Supplied information →
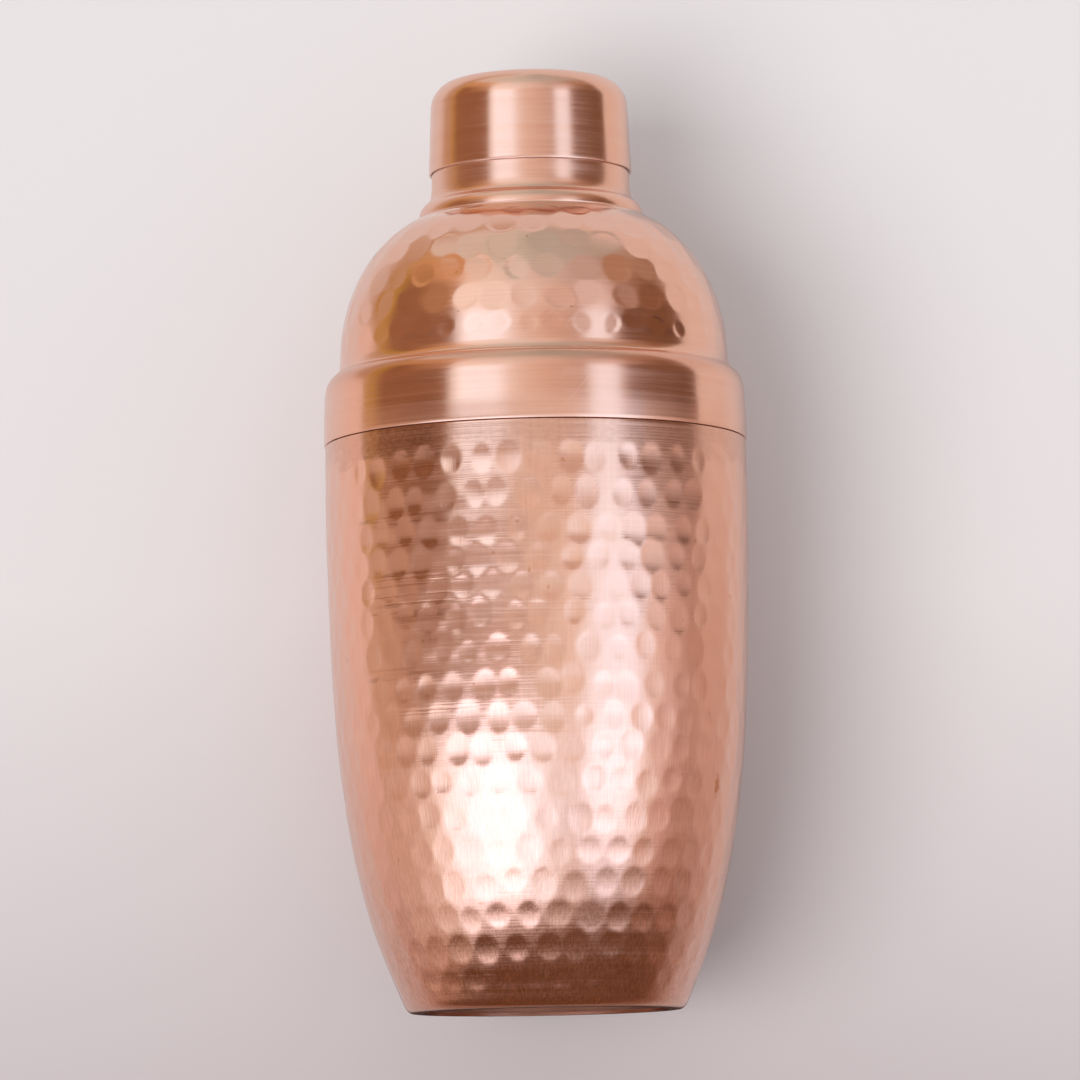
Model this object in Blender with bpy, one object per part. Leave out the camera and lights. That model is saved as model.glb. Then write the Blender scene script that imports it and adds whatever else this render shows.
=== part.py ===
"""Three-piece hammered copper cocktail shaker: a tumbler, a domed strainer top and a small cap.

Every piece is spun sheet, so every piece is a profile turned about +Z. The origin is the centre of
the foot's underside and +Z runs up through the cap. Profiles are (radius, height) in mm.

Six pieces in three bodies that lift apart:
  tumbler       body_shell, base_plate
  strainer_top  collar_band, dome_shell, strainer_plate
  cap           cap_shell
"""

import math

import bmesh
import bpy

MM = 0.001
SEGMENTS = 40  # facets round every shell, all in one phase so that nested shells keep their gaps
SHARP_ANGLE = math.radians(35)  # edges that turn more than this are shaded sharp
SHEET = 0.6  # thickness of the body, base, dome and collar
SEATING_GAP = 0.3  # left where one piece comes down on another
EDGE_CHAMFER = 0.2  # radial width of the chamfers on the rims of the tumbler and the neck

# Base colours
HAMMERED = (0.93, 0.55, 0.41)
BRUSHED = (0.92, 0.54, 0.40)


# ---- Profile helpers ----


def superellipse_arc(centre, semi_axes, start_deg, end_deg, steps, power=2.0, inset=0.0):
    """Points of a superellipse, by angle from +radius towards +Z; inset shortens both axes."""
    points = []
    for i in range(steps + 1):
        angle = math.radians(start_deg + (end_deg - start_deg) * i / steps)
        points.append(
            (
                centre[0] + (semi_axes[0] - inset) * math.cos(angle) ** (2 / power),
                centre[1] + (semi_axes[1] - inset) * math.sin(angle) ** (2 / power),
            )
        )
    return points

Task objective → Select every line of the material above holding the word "that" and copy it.

Solution for this task →
Model this object in Blender with bpy, one object per part. Leave out the camera and lights. That model is saved as model.glb. Then write the Blender scene script that imports it and adds whatever else this render shows.
Six pieces in three bodies that lift apart:
SEGMENTS = 40  # facets round every shell, all in one phase so that nested shells keep their gaps
SHARP_ANGLE = math.radians(35)  # edges that turn more than this are shaded sharp